WA Mozart, on the other hand, was a devotee of opera, a genre that JS Bach did not turn his hand to. WA Mozart loved the drama and intrigue of the stage that during the Classical Era became a highly popular form of music. For JS Bach the stage was not opera halls, but frequently the cathedrals and churches of his local area. Unlike WA Mozart, Bach did not tour in the same way, he devoted most of his life to working in a far more modest area of Germany including Weimar, Köthen, and Leipzig.

The huge number of symphonies, string quartets and quintets, concertos, and sonatas that WA Mozart created separates him from his predecessor JS Bach.

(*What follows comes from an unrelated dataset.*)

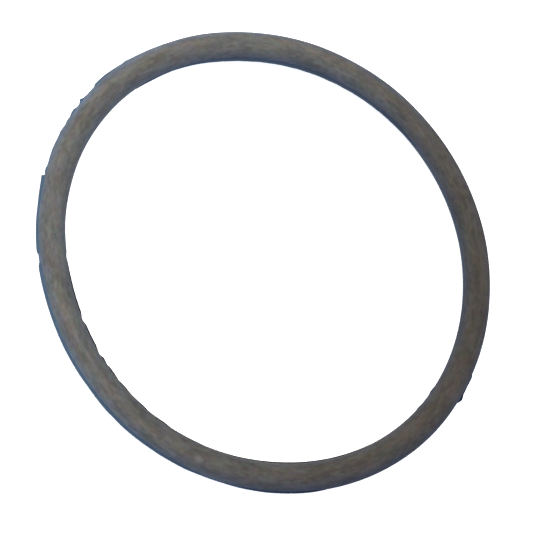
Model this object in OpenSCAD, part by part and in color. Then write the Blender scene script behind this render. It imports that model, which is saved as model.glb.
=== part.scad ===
// O-ring: one moulded rubber ring of round section, lying flat.
// Origin: the ring's centre, in the mid-plane of its section. +Z is the ring's axis.
// Angles are in degrees from +X, anticlockwise as seen from above.

/* [Ring] */
// Inside diameter of the relaxed ring
inside_d = 80; // [60:0.5:110]
// Diameter of the round rubber section
section_d = 5.3; // [4:0.1:7]

/* [Parting line] */
// Height of the trimmed ridge that the mould's joint leaves all round, inside and outside
ridge_h = 0.05; // [0.02:0.01:0.1]
// Width of ridge on each side of the flash
ridge_shoulder = 0.06; // [0.04:0.01:0.15]

/* [Flash] */
// Height above the ridge of flash that was never torn back
flash_h = 0.6; // [0.3:0.05:1]
// Thickness of the flash
flash_t = 0.18; // [0.1:0.02:0.3]
// Largest angle between two points along a torn edge
torn_step = 1; // [0.5:0.25:2]

/* [Hidden] */
$fn = 180;

section_r = section_d / 2;
// Radius of the circle that the section's centre runs on
centre_r = inside_d / 2 + section_r;
// Full width of the parting ridge
ridge_w = flash_t + 2 * ridge_shoulder;
// Depth to which ridge and flash reach into the rubber
root_depth = section_d / 9;

// The two sides of the section: away from the axis and towards it
OUTSIDE = 1;
INSIDE = -1;

// What is left of the flash. Each strip is a list of points along its torn edge:
// [angle, share of flash_h that still stands there], in order of angle.

// One blunt tag on the right, then a low shelf
right_tag = [[11.4, 0.2], [12.6, 0.88], [14.2, 0.36], [17, 0.28], [18.8, 0.38], [19.8, 0.2]];
// The film on the left: it grows slowly, hooks once, and ends at a tear
left_film = [
    [163, 0.05], [169, 0.06], [173.4, 0.12], [174.6, 0.32], [175.8, 0.1],
    [178.5, 0.22], [181.5, 0.45], [184.6, 0.44], [185.2, 0.18]
];
// The two sharp tags past that tear, and two worn ones
sharp_tag = [[188.6, 0.04], [189.6, 0.25], [190.2, 0.8], [190.7, 0.3], [191.3, 0.04]];
broad_tag = [[192.6, 0.08], [193.4, 0.5], [194.2, 0.42], [195.4, 0.1]];
worn_tags = [[198.4, 0.04], [199.6, 0.16], [202, 0.04], [204.8, 0.14], [207.5, 0.05]];
// The long film: it stands highest where it begins and thins along its length
long_film = [
    [211.8, 0.4], [212.3, 0.92], [213.4, 0.78], [216, 0.62], [220, 0.42],
    [224, 0.44], [228, 0.5], [230.6, 0.56], [231.6, 0.3]
];
// The wavy film along the front
wavy_film = [
    [233.6, 0.3], [234.6, 0.56], [240, 0.57], [246, 0.46], [252, 0.44], [258, 0.46], [262, 0.54],
    [264.4, 0.46], [268, 0.58], [271.6, 0.68], [274, 0.54], [277.6, 0.57], [283, 0.5], [288, 0.42],
    [294, 0.36], [298, 0.1]
];
// The low, even film on the lower right
even_film = [[304, 0.1], [308, 0.24], [314, 0.38], [319, 0.34], [325, 0.32], [329, 0.1]];

outer_flash = [
    right_tag, left_film, sharp_tag, broad_tag, worn_tags, long_film, wavy_film, even_film
];

// The smooth film inside, along the back
back_film = [
    [86, 0.3], [92, 0.7], [100, 0.87], [106, 0.9], [114, 0.94], [122, 1], [130, 0.98],
    [138, 0.93], [146, 0.9], [152, 0.76], [158, 0.46], [164, 0.24], [172, 0.36], [177, 0.14]
];
// The film inside that runs round the left and the front, with a bite at each dip
bitten_film = [
    [206, 0.04], [214, 0.08], [222, 0.12], [228, 0.26], [230.6, 0.36], [232.2, 0.1], [233.8, 0.4],
    [238, 0.62], [244, 0.66], [247.6, 0.72], [249.7, 0.1], [251.4, 0.78], [255, 0.76], [257.2, 0.8],
    [260, 0.15], [261.3, 0.8], [262, 0.74], [263.4, 0.45], [264.2, 0.78], [266.4, 0.72],
    [268.4, 0.4], [269.8, 0.66], [271.4, 0.68], [273.4, 0.5], [277.6, 0.74], [279.2, 0.46],
    [284.6, 0.7], [286.8, 0.38], [291, 0.36], [294.6, 0.36], [297, 0.28], [300, 0.34], [305, 0.4],
    [310, 0.44], [318, 0.46], [325, 0.4], [332, 0.3], [338, 0.22], [345, 0.07]
];
// Two small tags inside, on the right
inner_tags = [
    [[2.4, 0.06], [3.2, 0.16], [5, 0.05]],
    [[8.4, 0.05], [9.4, 0.26], [10.6, 0.18], [11.4, 0.05]]
];

inner_flash = concat([back_film, bitten_film], inner_tags);

function polar(radius, angle) = [radius * cos(angle), radius * sin(angle)];

// Radius at a height above the rubber, on either side of the section
function at_height(side, height) = centre_r + side * (section_r + height);

// Angles along a strip: its own points, and even steps between them
function strip_angles(strip) = [
    for (i = [0 : len(strip) - 2])
        let (from = strip[i][0], to = strip[i + 1][0], steps = ceil((to - from) / torn_step))
            for (k = [0 : steps - 1]) from + k * (to - from) / steps,
    strip[len(strip) - 1][0]
];

// Outline of a strip seen from above: along its torn edge, and back through its root
function strip_outline(strip, side) =
    let (
        angles = strip_angles(strip),
        last = len(angles) - 1,
        root_r = at_height(side, -root_depth)
    )
        concat(
            [for (a = angles) polar(at_height(side, ridge_h + flash_h * lookup(a, strip)), a)],
            [for (i = [last : -1 : 0]) polar(root_r, angles[i])]
        );

// The rubber itself
module section_ring() {
    rotate_extrude()
        translate([centre_r, 0])
            circle(r = section_r);
}

// The trimmed ridge that runs all round one side
module parting_ridge(side) {
    middle_h = (ridge_h - root_depth) / 2;
    rotate_extrude()
        translate([at_height(side, middle_h), 0])
            square([ridge_h + root_depth, ridge_w], center = true);
}

// The strips of torn flash on one side
module torn_flash(strips, side) {
    for (strip = strips)
        linear_extrude(height = flash_t, center = true)
            polygon(strip_outline(strip, side));
}

module o_ring() {
    color("#6a6560")
        union() {
            section_ring();
            parting_ridge(OUTSIDE);
            parting_ridge(INSIDE);
            torn_flash(outer_flash, OUTSIDE);
            torn_flash(inner_flash, INSIDE);
        }
}

o_ring();
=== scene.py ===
# %% [markdown]
# # A rubber o-ring with its torn moulding flash
# An o-ring is one closed rubber cord of round section. It is moulded between two plates that meet at
# mid-height, and where they meet a hair of rubber squeezes out: the flash. On this ring it was torn off by
# hand, so a low ridge runs all round, and ragged strips of film still stand on it, outside and inside. Dust
# lies on the upper side and thins out down the flanks. The left side is painted lighter, partly with more
# dust and partly with the light that falls from the left.
#
# The solid model already holds the ring's true size and the outline of every strip. This lesson loads it as
# a fixed frame, measures it, and models a finer ring in the same place, with a film that thins and waves and
# a skin of dusty rubber.

import math

import bmesh
import bpy
from mathutils import Matrix, Vector, noise


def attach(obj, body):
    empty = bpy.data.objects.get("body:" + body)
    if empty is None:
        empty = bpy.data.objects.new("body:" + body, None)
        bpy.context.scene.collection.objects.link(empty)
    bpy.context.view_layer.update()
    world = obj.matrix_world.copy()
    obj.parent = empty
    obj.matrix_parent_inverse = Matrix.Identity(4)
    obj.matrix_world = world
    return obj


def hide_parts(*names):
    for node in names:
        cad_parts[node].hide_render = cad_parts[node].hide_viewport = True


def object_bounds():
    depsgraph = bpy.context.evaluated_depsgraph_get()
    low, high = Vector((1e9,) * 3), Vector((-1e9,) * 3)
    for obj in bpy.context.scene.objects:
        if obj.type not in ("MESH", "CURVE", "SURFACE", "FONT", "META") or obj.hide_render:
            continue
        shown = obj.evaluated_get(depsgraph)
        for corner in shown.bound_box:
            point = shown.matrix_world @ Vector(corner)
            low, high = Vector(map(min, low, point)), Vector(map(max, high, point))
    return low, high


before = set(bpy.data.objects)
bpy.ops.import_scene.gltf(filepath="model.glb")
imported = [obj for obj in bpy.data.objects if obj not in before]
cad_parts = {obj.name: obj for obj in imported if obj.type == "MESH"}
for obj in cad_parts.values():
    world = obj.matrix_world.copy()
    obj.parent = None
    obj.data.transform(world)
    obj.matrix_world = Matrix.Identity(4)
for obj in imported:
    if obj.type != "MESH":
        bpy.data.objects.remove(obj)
cad_low, cad_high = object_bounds()
cad_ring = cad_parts["o_ring"]

MM = 0.001
print("solid model, mm:", [round(side / MM, 2) for side in cad_high - cad_low])

# %% [markdown]
# The ring's two driving sizes can be measured on the frame. Its height is the diameter of the round section.
# A ray that leaves the centre and meets the inner wall where no flash stands gives the inside radius. The
# same kind of ray will later find the torn edge of the film at any angle, from inside and from outside.

# %% Measure the ring with rays
section_r = (cad_high.z - cad_low.z) / 2
floor_z = cad_low.z


def direction(angle):
    """The unit vector at a ring angle in degrees: 0 is +X, and it grows anticlockwise from above."""
    return Vector((math.cos(math.radians(angle)), math.sin(math.radians(angle)), 0))


def wall_radius(angle, outside, height=0.0):
    """How far from the axis a level ray meets the solid model, coming from outside it or from the centre."""
    start = direction(angle) * (2 * cad_high.x if outside else 0)
    start.z = height
    _, place, _, _ = cad_ring.ray_cast(start, direction(angle) * (-1 if outside else 1))
    return place.xy.length


BARE_ANGLE = 60
over_ridge = 0.2 * MM
inside_r = wall_radius(BARE_ANGLE, False, over_ridge) - over_ridge**2 / (2 * section_r)
centre_r = inside_r + section_r
print("inside diameter", round(2 * inside_r / MM, 2), "mm, section", round(2 * section_r / MM, 2), "mm")

# %% [markdown]
# ## The view
# The camera comes first, because every later choice is judged through it. It looks down on the ring from
# 62 degrees above the floor, through a long lens, and it is rolled about its own line of sight, which turns
# the far side of the ring to the upper right. The rotation is two turns in one product: tilt, then roll.

# %% Set the camera
IMAGE_SIDE = 533
camera_distance = 0.4551
camera_elevation = math.radians(62.19)
camera_roll = math.radians(48.61)
FOCAL_PIXELS = 2426.1
CENTRE_PIXEL = (269.60, 255.16)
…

Consider that in Bach’s time the orchestra was a modest 25-35 player ensemble that included a continuo, whereas in WA Mozart’s time the orchestra had become the mainstay of the composer’s portfolio numbering up to 60 or 70 players. JS Bach wrote no works for the piano as it was in its very earliest form towards the end of his life but WA Mozart composed generous numbers of piano sonatas, trios, and concertos as the instrument took central focus as the keyboard of its time.

Even though the styles of music from these two cornerstones of Western Classical Music are notably different, both composers, through their music, transcended the conventions of the time and forged a brave new way forward for future composers. WA Mozart would not have been the composer he turned out to be had it not been for the influence of the great JS Bach and Bach would not have composed in the way he did without his devotion to the Lutheran Church. Through the music of Bach and Mozart, we enter a world that illuminates and energizes what it means to be human.